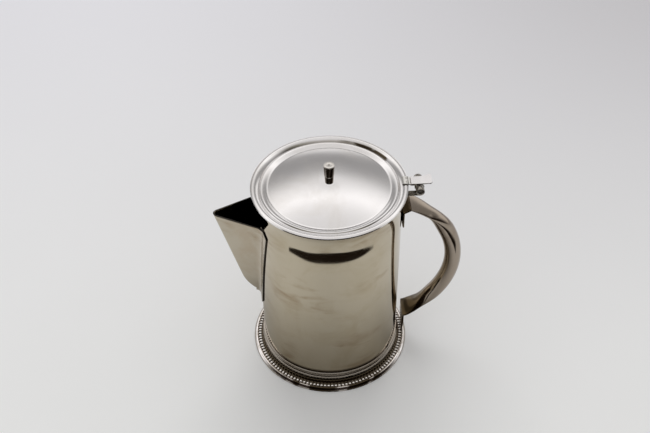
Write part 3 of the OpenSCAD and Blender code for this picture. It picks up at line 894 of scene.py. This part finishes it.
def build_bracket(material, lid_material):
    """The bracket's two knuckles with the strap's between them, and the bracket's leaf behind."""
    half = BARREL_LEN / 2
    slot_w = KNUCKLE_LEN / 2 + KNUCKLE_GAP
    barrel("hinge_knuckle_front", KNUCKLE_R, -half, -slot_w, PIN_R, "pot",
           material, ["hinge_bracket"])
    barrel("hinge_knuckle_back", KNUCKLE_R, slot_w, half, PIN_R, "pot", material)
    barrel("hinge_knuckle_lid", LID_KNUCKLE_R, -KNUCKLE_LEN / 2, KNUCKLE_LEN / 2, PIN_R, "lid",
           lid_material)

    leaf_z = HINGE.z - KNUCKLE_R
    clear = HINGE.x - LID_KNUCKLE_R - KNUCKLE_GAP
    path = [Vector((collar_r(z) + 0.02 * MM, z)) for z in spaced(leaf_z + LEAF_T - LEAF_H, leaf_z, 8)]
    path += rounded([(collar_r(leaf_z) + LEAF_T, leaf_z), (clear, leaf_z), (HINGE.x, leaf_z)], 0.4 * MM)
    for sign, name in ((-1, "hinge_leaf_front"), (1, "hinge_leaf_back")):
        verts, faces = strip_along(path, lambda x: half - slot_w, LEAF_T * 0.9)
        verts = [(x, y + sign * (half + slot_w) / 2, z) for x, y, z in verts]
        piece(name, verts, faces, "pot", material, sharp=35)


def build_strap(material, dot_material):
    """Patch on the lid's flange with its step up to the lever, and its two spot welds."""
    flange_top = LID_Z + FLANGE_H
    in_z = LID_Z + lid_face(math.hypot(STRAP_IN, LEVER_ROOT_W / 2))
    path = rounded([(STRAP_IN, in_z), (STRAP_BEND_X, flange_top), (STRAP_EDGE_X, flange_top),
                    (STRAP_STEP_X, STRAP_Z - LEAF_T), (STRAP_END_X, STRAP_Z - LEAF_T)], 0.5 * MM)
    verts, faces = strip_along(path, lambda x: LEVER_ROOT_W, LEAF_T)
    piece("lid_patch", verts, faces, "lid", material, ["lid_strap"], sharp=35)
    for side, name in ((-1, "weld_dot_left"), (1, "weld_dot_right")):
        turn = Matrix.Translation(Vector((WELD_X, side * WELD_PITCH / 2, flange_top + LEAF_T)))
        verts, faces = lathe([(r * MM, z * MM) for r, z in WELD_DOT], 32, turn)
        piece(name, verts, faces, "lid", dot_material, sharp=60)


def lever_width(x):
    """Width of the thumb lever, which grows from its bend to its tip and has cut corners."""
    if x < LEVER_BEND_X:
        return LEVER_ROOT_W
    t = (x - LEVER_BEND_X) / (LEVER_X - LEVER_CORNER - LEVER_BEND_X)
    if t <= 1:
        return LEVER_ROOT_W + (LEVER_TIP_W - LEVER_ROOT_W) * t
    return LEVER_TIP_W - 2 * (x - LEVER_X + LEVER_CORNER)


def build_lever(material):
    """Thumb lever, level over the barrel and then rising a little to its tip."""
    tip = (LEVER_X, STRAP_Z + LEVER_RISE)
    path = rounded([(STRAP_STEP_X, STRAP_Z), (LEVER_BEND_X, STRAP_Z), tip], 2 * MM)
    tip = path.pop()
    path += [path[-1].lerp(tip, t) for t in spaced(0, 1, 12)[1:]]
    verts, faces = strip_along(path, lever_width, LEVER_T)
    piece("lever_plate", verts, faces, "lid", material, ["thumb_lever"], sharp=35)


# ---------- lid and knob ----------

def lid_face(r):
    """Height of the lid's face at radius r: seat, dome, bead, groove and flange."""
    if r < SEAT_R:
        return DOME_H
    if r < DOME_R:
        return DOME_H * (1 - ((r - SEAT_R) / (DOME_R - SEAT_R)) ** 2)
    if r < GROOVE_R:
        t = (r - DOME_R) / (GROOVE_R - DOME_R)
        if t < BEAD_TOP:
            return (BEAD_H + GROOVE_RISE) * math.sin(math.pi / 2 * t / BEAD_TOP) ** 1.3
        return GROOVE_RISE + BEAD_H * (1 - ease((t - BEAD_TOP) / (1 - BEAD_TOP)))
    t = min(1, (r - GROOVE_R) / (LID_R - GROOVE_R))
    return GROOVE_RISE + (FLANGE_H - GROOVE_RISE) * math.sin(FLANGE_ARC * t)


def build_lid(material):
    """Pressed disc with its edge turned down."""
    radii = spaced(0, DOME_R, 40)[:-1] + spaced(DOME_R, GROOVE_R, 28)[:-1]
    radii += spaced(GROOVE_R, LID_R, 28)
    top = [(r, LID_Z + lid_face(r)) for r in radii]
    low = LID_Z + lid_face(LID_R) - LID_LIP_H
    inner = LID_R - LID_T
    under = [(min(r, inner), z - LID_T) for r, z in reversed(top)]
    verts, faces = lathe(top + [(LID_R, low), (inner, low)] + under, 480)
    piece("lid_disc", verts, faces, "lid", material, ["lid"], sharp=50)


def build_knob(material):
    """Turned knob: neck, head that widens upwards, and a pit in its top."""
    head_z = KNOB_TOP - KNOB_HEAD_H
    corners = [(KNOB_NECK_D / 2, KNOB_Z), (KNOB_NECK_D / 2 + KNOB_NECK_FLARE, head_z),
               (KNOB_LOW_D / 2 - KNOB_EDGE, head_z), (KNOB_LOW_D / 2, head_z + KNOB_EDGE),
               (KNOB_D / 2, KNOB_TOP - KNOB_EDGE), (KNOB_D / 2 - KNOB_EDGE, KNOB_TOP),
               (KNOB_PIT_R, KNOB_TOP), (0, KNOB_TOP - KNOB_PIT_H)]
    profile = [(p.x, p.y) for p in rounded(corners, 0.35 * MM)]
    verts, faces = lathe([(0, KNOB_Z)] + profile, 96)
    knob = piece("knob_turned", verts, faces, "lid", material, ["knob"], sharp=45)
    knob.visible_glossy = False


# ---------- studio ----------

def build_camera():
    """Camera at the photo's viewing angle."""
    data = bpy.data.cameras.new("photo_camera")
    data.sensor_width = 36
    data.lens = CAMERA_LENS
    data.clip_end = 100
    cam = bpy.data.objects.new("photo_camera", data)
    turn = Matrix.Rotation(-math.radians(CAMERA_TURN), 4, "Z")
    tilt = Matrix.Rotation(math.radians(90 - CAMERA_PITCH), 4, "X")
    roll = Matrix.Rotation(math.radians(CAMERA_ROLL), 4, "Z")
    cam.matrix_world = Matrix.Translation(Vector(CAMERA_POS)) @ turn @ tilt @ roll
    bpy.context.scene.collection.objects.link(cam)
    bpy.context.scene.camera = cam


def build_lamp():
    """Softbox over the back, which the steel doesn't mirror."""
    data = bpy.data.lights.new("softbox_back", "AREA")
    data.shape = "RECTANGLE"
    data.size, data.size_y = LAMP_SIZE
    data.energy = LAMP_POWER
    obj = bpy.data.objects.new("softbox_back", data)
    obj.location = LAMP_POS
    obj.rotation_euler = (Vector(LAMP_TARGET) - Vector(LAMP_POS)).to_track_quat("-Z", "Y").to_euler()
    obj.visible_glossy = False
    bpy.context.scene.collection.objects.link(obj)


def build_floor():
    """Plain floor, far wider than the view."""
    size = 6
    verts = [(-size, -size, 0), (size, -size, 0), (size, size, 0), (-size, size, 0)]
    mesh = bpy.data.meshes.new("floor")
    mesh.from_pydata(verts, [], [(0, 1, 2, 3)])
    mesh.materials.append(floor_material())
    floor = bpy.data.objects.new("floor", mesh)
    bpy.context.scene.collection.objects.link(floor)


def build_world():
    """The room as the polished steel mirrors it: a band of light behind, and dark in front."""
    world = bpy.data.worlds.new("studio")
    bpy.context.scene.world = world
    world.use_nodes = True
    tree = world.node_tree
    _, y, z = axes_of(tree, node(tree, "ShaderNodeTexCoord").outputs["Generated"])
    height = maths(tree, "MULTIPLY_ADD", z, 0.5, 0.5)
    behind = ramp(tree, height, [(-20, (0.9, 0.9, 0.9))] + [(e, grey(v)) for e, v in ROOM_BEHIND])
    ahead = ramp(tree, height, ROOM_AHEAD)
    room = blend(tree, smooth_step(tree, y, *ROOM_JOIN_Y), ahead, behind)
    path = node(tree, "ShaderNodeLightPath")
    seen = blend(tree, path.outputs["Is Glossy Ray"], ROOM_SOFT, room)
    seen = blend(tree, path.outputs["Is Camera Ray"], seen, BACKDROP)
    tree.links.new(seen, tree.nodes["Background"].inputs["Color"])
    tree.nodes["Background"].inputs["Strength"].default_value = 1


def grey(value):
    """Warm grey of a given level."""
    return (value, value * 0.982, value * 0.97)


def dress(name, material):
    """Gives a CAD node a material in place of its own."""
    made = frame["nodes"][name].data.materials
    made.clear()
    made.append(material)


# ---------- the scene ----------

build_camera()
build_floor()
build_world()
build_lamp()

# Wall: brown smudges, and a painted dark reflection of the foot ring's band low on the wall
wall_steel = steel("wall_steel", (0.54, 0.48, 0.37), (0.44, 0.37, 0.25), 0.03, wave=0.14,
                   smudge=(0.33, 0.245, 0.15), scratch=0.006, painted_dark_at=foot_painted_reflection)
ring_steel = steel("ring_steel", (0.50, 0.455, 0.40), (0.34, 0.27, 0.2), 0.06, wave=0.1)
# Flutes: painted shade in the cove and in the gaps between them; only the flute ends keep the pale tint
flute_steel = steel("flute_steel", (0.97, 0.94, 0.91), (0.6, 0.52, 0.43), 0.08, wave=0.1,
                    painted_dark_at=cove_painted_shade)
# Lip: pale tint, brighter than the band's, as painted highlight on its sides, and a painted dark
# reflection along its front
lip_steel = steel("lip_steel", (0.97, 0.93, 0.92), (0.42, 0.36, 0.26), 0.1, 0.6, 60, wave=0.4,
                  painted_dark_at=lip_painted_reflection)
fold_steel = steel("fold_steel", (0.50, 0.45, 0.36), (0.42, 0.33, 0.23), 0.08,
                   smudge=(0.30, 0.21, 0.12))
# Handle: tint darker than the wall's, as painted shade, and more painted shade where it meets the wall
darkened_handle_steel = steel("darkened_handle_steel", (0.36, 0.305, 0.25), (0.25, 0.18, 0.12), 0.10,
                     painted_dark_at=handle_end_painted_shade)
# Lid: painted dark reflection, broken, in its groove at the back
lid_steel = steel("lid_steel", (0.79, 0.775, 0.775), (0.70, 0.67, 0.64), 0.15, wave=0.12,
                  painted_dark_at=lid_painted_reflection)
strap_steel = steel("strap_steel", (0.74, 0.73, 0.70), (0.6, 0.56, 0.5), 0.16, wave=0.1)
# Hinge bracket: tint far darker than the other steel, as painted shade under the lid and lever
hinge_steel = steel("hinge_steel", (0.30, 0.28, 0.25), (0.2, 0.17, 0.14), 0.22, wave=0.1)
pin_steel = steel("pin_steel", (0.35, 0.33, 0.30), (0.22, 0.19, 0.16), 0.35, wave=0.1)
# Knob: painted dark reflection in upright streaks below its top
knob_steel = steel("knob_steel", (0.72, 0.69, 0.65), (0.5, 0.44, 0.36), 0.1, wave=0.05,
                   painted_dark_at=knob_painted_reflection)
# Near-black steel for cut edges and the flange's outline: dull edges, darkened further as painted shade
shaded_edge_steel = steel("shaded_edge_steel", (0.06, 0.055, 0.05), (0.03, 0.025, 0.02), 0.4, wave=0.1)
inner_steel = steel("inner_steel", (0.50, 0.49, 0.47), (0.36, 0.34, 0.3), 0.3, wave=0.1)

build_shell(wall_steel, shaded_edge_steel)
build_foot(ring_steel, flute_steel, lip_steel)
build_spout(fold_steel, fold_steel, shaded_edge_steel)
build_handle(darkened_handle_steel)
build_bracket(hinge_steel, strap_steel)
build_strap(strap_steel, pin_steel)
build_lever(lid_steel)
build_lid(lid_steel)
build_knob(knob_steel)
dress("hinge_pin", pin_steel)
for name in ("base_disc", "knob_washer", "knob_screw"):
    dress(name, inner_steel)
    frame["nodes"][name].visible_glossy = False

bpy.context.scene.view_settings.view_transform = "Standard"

**What is being asked:** Copy each line above that contains the word "scene".

**In response:**
Write part 3 of the OpenSCAD and Blender code for this picture. It picks up at line 894 of scene.py. This part finishes it.
    bpy.context.scene.collection.objects.link(cam)
    bpy.context.scene.camera = cam
    bpy.context.scene.collection.objects.link(obj)
    bpy.context.scene.collection.objects.link(floor)
    bpy.context.scene.world = world
# ---------- the scene ----------
bpy.context.scene.view_settings.view_transform = "Standard"